### GOAL
Write out the data again in full, exactly as it reads.

○ ○ ○ ○

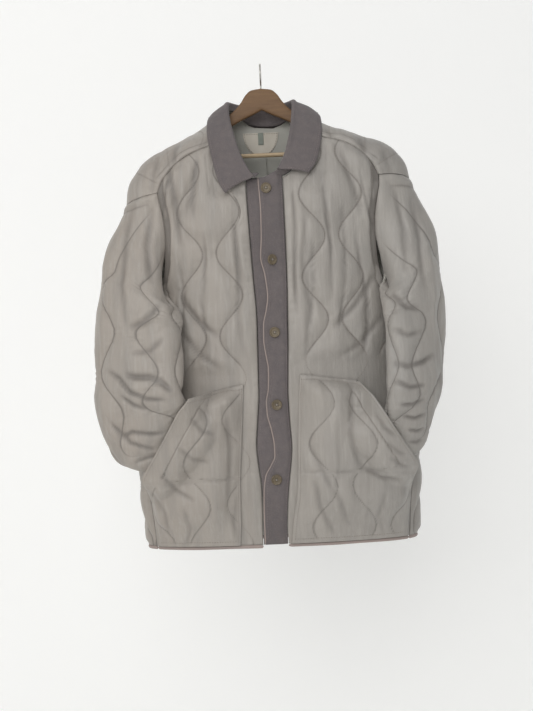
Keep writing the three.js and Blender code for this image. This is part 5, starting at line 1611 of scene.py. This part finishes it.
for x in stations_x:
    top = float(smooth(HANGER_TOP, "x", abs(x), "z"))
    foot = float(smooth(FOOT_LINE, "x", min(abs(x), 200), "z"))
    tip = float(ease(204, 192, abs(x)))
    middle, half = (top + foot) / 2, max(1.2, (top - foot) / 2 * (0.35 + 0.65 * tip))
    ring = []
    for k in range(40):
        a = 2 * math.pi * k / 40
        c, s = math.cos(a), math.sin(a)
        power = 0.42
        depth = 6.5 * (0.5 + 0.5 * tip) * np.sign(c) * abs(c) ** power
        ring.append((x, depth, middle + half * np.sign(s) * abs(s) ** power))
    profile.append(ring)
profile = np.array(profile)
ids = np.arange(profile.shape[0] * 40).reshape(-1, 40)
next_ids = np.roll(ids, -1, axis=1)
faces = np.stack([ids[:-1], ids[1:], next_ids[1:], next_ids[:-1]], -1).reshape(-1, 4).tolist()
faces.append(ids[0].tolist())
faces.append(ids[-1][::-1].tolist())
board = face_outwards(outward_mesh("hanger_board", profile.reshape(-1, 3), faces, [beech.material]))
dress(board, "wood", "hanger")

rail_wood = Finish("pale_rail", (0.5, 0.37, 0.22), Roughness=0.5)
rail_grain = rail_wood.noise(2.0, 5.0, 0.6, rail_wood.stretched((10.0, 150.0, 150.0)))
rail_wood.feed(
    Base_Color=rail_wood.blend((rail_grain * 2.0 - 0.5).clamp(), (0.42, 0.3, 0.17), (0.58, 0.45, 0.29)),
    Roughness=rail_grain * 0.2 + 0.4,
    Normal=rail_wood.bump(rail_grain, 0.0004, 0.3),
)
rail_x = np.linspace(-163, 163, 60)
rail_line = np.stack([rail_x, 0 * rail_x, -166 + 0 * rail_x], -1)
level = np.array([[0, 1.0, 0]]) + 0 * rail_line
upright = np.array([[0, 0, 1.0]]) + 0 * rail_line
rail = tube_along("hanger_rail", rail_line, level, upright, (4, 4), rail_wood.material, 32)
dress(rail, "dowel", "hanger_bar")

# The hook is plated steel wire, screwed into the board, and its loop is seen edge-on from the front.
steel = Finish("plated_wire", (0.52, 0.5, 0.47), Metallic=1.0, Roughness=0.3)
steel.feed(
    Roughness=steel.noise(400.0, 3.0) * 0.25 + 0.2,
    Normal=steel.bump(steel.noise(500.0, 3.0), 0.0002, 0.3),
)
wire_line = [(0, 0, -44.5), (0, 0, -41), (0, 0, -38.5), (0, 0, -36.8)]
for a in np.radians(np.linspace(-75, 155, 48)):
    wire_line.append((0, -18 * math.cos(a), -16.3 + 18 * math.sin(a)))
wire_line = np.array(wire_line, float)
run = unit(np.gradient(wire_line, axis=0))
level = np.array([[1.0, 0, 0]]) + 0 * run
wire = tube_along("hook_wire", wire_line, level, unit(np.cross(run, level)), (1.7, 1.7), steel.material, 20)
dress(wire, "wire", "hanger_hook")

○ ○ ○ ○

### TASK OUTPUT
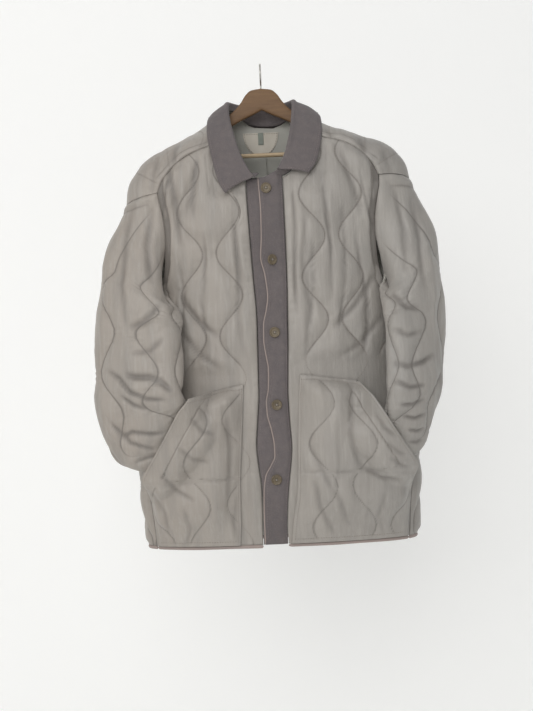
Keep writing the three.js and Blender code for this image. This is part 5, starting at line 1611 of scene.py. This part finishes it.
for x in stations_x:
    top = float(smooth(HANGER_TOP, "x", abs(x), "z"))
    foot = float(smooth(FOOT_LINE, "x", min(abs(x), 200), "z"))
    tip = float(ease(204, 192, abs(x)))
    middle, half = (top + foot) / 2, max(1.2, (top - foot) / 2 * (0.35 + 0.65 * tip))
    ring = []
    for k in range(40):
        a = 2 * math.pi * k / 40
        c, s = math.cos(a), math.sin(a)
        power = 0.42
        depth = 6.5 * (0.5 + 0.5 * tip) * np.sign(c) * abs(c) ** power
        ring.append((x, depth, middle + half * np.sign(s) * abs(s) ** power))
    profile.append(ring)
profile = np.array(profile)
ids = np.arange(profile.shape[0] * 40).reshape(-1, 40)
next_ids = np.roll(ids, -1, axis=1)
faces = np.stack([ids[:-1], ids[1:], next_ids[1:], next_ids[:-1]], -1).reshape(-1, 4).tolist()
faces.append(ids[0].tolist())
faces.append(ids[-1][::-1].tolist())
board = face_outwards(outward_mesh("hanger_board", profile.reshape(-1, 3), faces, [beech.material]))
dress(board, "wood", "hanger")

rail_wood = Finish("pale_rail", (0.5, 0.37, 0.22), Roughness=0.5)
rail_grain = rail_wood.noise(2.0, 5.0, 0.6, rail_wood.stretched((10.0, 150.0, 150.0)))
rail_wood.feed(
    Base_Color=rail_wood.blend((rail_grain * 2.0 - 0.5).clamp(), (0.42, 0.3, 0.17), (0.58, 0.45, 0.29)),
    Roughness=rail_grain * 0.2 + 0.4,
    Normal=rail_wood.bump(rail_grain, 0.0004, 0.3),
)
rail_x = np.linspace(-163, 163, 60)
rail_line = np.stack([rail_x, 0 * rail_x, -166 + 0 * rail_x], -1)
level = np.array([[0, 1.0, 0]]) + 0 * rail_line
upright = np.array([[0, 0, 1.0]]) + 0 * rail_line
rail = tube_along("hanger_rail", rail_line, level, upright, (4, 4), rail_wood.material, 32)
dress(rail, "dowel", "hanger_bar")

# The hook is plated steel wire, screwed into the board, and its loop is seen edge-on from the front.
steel = Finish("plated_wire", (0.52, 0.5, 0.47), Metallic=1.0, Roughness=0.3)
steel.feed(
    Roughness=steel.noise(400.0, 3.0) * 0.25 + 0.2,
    Normal=steel.bump(steel.noise(500.0, 3.0), 0.0002, 0.3),
)
wire_line = [(0, 0, -44.5), (0, 0, -41), (0, 0, -38.5), (0, 0, -36.8)]
for a in np.radians(np.linspace(-75, 155, 48)):
    wire_line.append((0, -18 * math.cos(a), -16.3 + 18 * math.sin(a)))
wire_line = np.array(wire_line, float)
run = unit(np.gradient(wire_line, axis=0))
level = np.array([[1.0, 0, 0]]) + 0 * run
wire = tube_along("hook_wire", wire_line, level, unit(np.cross(run, level)), (1.7, 1.7), steel.material, 20)
dress(wire, "wire", "hanger_hook")